• Extracted records:

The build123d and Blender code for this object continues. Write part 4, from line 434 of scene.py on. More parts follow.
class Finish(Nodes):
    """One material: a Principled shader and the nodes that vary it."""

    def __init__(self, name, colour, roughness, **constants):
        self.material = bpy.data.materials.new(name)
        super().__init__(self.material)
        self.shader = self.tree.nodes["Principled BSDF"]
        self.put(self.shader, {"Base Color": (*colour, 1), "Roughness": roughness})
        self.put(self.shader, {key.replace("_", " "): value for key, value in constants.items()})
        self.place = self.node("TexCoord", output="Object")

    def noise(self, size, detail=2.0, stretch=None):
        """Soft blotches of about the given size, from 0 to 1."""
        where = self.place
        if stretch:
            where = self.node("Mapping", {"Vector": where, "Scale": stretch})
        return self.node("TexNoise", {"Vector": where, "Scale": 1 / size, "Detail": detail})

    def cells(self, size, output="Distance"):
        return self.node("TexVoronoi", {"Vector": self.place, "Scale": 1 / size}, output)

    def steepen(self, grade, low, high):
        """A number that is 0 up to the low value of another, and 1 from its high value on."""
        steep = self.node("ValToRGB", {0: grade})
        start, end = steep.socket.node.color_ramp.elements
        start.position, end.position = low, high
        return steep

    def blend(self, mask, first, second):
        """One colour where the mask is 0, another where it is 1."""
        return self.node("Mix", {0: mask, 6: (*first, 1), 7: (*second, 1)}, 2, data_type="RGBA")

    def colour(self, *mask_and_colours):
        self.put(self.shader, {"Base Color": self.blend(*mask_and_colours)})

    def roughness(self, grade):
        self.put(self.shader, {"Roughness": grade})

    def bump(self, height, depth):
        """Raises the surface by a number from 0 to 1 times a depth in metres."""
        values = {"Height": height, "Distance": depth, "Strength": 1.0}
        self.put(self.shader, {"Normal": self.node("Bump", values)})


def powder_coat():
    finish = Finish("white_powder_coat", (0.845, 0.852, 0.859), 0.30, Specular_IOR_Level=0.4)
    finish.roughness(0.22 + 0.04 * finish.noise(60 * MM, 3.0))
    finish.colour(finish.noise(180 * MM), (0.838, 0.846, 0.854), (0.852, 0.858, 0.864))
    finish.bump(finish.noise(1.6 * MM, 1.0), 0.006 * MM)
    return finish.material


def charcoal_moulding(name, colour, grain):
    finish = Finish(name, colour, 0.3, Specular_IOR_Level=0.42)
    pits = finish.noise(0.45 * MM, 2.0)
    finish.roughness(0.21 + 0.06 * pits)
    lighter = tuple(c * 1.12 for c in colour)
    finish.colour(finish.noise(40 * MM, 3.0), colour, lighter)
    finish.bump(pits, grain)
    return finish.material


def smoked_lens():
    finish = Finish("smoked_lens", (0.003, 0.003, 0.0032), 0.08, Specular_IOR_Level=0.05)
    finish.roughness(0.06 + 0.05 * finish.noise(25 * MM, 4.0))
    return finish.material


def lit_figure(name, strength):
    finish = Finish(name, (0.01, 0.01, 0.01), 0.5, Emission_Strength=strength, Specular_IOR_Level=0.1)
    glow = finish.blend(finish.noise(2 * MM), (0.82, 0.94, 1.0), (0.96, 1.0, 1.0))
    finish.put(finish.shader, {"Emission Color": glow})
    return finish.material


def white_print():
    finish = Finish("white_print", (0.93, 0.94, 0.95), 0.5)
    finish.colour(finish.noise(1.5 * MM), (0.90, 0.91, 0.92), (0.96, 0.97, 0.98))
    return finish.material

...

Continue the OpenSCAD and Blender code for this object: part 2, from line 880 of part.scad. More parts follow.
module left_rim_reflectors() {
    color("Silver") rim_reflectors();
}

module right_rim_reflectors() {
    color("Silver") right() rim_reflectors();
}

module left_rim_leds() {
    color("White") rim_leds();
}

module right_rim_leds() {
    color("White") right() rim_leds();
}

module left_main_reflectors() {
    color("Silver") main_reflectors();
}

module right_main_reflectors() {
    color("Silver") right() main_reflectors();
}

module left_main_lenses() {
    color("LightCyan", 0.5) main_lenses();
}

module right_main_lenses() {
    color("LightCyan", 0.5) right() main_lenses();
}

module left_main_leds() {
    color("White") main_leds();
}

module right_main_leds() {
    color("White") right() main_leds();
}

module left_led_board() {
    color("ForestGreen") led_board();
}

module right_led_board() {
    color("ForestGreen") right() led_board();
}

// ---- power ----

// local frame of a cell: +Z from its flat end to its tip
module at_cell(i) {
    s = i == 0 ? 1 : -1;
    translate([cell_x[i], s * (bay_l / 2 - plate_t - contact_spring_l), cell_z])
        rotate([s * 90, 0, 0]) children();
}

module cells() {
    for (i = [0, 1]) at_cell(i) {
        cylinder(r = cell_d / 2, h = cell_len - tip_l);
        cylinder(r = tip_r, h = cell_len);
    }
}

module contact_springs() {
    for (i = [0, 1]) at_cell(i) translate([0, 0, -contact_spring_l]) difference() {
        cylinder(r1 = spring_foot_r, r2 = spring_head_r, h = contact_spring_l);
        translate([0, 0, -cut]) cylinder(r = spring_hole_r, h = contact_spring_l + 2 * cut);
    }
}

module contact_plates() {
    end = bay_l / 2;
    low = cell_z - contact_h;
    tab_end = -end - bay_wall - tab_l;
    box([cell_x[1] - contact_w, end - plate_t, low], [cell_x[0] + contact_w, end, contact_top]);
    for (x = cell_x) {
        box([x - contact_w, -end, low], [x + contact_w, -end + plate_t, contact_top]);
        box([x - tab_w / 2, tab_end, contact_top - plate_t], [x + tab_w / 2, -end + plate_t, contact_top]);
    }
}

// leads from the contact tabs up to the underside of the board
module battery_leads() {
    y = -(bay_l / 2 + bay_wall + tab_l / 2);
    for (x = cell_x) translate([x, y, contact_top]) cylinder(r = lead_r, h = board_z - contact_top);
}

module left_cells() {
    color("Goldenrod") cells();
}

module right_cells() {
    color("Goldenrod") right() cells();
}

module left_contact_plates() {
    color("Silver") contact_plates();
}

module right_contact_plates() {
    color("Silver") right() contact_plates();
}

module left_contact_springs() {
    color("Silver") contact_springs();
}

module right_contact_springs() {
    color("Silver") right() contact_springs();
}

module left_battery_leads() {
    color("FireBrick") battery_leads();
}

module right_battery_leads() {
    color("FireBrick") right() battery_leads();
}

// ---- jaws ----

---

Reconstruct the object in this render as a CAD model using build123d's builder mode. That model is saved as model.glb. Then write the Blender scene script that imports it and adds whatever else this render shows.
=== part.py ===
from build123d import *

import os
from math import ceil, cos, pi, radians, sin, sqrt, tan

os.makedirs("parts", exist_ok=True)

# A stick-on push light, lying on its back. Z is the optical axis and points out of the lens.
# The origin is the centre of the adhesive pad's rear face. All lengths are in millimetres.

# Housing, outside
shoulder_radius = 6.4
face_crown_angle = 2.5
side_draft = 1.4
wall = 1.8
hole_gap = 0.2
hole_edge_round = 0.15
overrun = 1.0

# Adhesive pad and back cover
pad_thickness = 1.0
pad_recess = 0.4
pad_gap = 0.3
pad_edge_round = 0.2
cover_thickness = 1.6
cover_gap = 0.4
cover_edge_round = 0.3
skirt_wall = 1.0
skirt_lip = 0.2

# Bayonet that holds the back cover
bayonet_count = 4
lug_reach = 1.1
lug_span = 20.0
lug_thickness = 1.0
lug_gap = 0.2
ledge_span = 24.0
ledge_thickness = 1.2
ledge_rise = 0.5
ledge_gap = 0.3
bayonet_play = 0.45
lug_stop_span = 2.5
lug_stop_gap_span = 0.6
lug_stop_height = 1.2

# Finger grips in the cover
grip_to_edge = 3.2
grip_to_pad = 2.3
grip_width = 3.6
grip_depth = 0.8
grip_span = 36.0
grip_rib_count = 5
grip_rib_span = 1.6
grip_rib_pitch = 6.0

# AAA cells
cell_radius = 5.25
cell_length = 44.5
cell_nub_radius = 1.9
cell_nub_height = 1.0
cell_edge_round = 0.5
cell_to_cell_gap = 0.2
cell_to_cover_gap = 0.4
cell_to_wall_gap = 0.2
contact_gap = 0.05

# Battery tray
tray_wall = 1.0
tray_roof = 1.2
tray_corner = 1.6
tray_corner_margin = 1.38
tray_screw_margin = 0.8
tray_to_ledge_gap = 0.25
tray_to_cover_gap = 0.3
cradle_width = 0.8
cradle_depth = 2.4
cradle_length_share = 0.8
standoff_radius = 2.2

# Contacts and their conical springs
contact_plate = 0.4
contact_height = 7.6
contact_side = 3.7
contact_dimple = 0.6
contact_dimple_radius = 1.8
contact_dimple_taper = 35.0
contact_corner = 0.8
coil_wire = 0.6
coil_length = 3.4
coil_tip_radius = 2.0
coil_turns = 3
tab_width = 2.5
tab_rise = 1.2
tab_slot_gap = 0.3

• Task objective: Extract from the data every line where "follow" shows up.

• Response for this exercise:
The build123d and Blender code for this object continues. Write part 4, from line 434 of scene.py on. More parts follow.
Continue the OpenSCAD and Blender code for this object: part 2, from line 880 of part.scad. More parts follow.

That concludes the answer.